» **Aim of the exercise**
Go through the material below and copy all lines with "record".

· · · · ·

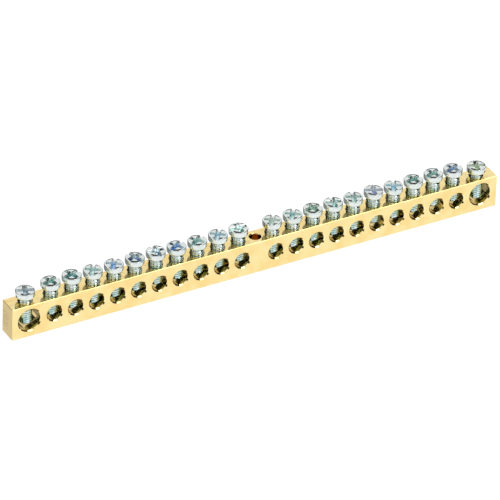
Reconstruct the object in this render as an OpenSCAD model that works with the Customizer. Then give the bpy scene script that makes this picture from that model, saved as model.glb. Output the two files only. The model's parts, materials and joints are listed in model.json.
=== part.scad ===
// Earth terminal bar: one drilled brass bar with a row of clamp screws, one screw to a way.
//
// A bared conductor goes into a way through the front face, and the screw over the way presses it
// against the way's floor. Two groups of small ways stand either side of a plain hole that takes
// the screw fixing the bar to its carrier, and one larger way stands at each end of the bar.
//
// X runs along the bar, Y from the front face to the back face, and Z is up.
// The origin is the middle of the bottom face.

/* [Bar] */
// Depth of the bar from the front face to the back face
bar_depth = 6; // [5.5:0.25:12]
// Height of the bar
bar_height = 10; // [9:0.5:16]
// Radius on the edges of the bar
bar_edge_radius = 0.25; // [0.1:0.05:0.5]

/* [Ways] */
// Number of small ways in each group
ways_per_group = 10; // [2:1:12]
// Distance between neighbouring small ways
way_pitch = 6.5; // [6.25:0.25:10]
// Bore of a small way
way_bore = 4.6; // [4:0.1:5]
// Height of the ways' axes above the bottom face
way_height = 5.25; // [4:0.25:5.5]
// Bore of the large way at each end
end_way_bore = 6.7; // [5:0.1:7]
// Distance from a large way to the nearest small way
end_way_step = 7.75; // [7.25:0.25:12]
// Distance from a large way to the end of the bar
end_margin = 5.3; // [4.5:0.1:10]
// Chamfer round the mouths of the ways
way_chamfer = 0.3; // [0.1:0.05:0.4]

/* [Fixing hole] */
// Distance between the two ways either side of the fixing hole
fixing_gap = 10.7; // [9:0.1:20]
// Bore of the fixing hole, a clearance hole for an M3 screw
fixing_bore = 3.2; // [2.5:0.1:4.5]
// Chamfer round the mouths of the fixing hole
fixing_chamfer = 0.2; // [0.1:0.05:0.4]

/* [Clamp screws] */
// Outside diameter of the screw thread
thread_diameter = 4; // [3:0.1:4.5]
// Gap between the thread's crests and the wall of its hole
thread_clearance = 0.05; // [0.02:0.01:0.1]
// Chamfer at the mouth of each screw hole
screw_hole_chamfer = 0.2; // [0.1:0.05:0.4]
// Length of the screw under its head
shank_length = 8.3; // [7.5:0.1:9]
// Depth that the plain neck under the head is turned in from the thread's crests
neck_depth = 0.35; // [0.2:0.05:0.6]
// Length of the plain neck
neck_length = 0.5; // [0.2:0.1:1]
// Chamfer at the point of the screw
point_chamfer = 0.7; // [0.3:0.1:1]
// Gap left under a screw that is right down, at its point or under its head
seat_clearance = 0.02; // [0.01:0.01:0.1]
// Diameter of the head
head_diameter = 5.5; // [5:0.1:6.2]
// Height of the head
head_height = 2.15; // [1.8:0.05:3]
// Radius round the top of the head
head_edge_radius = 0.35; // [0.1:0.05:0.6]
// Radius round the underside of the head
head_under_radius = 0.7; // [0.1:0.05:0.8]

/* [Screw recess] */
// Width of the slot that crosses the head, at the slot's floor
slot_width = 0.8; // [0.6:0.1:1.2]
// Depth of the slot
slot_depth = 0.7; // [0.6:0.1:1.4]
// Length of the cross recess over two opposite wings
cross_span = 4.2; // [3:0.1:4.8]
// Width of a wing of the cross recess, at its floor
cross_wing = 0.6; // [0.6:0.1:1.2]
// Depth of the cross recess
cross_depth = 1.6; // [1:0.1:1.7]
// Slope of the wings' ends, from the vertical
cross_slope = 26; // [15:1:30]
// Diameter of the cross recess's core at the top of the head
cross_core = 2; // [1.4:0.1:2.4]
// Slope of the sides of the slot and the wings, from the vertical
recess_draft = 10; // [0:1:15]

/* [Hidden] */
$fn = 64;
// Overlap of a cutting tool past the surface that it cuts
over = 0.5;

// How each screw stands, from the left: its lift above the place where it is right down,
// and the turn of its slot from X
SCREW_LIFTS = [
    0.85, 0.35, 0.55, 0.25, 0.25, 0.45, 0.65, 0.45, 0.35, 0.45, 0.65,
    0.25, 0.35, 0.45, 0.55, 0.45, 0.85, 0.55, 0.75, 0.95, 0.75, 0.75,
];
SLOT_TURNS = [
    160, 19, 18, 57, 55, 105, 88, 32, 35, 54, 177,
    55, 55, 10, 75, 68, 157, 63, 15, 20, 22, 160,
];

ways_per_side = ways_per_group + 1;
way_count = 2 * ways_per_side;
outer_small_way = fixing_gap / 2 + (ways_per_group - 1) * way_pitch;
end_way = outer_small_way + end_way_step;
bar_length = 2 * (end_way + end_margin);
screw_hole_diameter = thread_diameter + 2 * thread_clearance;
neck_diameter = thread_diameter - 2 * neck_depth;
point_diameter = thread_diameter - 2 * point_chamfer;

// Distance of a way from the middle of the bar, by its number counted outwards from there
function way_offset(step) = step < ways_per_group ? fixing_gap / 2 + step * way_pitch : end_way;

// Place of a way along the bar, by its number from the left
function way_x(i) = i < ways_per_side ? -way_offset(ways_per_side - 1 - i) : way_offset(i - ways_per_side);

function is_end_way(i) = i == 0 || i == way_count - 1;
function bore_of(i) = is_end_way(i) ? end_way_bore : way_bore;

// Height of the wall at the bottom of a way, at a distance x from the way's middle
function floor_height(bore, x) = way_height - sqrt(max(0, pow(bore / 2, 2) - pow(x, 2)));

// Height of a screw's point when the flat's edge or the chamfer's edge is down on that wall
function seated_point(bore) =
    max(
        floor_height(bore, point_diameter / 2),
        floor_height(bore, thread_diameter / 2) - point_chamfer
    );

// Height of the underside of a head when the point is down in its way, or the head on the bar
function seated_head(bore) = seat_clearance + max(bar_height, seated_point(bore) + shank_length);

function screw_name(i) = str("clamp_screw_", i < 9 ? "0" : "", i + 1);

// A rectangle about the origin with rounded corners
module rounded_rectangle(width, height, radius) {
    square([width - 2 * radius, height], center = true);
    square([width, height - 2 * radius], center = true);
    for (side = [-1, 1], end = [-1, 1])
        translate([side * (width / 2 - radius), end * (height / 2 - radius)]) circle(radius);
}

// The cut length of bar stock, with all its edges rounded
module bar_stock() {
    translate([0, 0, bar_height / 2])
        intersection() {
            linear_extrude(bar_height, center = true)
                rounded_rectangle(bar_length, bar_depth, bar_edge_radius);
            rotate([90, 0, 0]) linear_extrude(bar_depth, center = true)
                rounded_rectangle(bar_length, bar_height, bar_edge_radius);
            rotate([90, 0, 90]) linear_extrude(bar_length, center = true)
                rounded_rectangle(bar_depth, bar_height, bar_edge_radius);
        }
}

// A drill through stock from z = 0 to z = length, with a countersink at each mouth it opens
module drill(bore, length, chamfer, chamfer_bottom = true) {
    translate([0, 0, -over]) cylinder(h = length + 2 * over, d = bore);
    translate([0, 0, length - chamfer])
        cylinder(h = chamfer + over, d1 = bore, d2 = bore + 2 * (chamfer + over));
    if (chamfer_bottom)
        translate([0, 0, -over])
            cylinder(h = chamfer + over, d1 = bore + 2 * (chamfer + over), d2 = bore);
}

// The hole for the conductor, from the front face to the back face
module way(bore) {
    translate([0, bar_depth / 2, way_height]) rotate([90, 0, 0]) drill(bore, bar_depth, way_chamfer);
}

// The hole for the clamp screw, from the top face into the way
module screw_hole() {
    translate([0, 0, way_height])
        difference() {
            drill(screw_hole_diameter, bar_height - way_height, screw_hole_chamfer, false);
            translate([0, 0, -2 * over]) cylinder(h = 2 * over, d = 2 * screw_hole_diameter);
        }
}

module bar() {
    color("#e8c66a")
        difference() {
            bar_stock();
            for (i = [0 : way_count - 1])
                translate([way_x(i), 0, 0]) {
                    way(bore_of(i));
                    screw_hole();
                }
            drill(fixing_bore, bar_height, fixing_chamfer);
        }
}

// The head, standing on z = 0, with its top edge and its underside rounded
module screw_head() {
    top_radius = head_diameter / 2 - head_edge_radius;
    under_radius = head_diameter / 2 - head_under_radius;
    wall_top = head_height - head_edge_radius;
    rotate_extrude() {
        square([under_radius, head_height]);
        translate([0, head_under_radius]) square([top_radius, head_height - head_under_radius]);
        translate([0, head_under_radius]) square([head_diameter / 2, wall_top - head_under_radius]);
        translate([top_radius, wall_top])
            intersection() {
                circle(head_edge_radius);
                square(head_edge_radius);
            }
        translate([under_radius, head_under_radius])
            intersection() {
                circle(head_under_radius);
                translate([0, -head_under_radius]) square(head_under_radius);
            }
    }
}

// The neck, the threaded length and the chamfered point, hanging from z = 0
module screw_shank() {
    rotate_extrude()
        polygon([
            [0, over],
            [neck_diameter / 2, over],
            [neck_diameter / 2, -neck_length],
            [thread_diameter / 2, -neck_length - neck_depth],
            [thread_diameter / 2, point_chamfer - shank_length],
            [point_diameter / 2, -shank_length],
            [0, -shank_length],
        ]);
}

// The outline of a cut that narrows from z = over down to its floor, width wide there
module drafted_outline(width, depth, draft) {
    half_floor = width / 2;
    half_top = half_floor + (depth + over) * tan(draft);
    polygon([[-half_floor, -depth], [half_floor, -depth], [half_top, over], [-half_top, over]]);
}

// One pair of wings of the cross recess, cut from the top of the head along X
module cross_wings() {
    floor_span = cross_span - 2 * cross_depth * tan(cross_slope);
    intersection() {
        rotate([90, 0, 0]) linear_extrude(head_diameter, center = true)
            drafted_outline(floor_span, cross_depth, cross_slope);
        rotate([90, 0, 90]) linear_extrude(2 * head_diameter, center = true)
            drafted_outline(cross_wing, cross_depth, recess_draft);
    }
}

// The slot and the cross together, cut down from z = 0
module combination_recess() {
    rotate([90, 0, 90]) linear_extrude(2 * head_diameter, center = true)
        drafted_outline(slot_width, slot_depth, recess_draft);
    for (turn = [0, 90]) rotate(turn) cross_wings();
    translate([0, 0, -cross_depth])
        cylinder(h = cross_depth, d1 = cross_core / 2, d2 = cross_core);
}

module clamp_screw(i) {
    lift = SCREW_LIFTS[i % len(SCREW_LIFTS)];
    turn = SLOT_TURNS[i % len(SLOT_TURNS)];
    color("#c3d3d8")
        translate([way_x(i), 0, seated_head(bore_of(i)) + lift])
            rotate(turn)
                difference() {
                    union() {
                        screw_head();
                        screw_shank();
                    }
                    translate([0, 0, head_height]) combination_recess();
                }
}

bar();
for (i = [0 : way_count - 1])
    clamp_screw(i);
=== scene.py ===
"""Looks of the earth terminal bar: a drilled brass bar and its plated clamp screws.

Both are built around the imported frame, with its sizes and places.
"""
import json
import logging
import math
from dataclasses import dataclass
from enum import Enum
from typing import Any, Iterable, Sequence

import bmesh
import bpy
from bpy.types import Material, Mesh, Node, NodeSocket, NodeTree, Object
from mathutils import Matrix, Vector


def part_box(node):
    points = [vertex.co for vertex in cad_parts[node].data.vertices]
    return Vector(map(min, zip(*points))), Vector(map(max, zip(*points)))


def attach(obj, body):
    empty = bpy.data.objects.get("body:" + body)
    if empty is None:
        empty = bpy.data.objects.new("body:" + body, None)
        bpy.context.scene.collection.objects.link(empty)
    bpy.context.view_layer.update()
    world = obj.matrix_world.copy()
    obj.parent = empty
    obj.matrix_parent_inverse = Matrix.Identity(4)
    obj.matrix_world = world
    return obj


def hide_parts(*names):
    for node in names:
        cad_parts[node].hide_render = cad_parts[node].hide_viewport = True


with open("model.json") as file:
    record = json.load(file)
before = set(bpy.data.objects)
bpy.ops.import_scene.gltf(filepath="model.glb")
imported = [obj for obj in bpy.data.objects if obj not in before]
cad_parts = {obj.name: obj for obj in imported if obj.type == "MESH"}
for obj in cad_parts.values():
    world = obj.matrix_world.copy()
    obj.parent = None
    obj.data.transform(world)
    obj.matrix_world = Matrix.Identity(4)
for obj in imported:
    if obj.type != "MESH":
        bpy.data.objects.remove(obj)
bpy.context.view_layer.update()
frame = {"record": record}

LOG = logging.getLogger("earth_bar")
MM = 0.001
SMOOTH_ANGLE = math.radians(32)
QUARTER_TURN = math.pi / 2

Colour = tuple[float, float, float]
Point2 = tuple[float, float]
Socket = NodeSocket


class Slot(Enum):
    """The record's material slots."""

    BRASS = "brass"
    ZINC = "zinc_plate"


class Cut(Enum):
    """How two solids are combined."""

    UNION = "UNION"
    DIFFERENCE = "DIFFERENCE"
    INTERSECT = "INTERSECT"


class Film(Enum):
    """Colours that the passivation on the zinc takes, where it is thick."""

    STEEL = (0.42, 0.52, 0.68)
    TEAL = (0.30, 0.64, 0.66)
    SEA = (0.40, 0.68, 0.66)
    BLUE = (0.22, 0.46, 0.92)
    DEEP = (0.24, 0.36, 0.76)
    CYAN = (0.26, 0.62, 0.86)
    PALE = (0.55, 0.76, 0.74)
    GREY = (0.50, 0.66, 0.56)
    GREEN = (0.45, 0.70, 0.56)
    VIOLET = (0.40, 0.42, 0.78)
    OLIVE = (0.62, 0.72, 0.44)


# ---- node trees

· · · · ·

» **Exercise output**
    record = json.load(file)
frame = {"record": record}
    """The record's material slots."""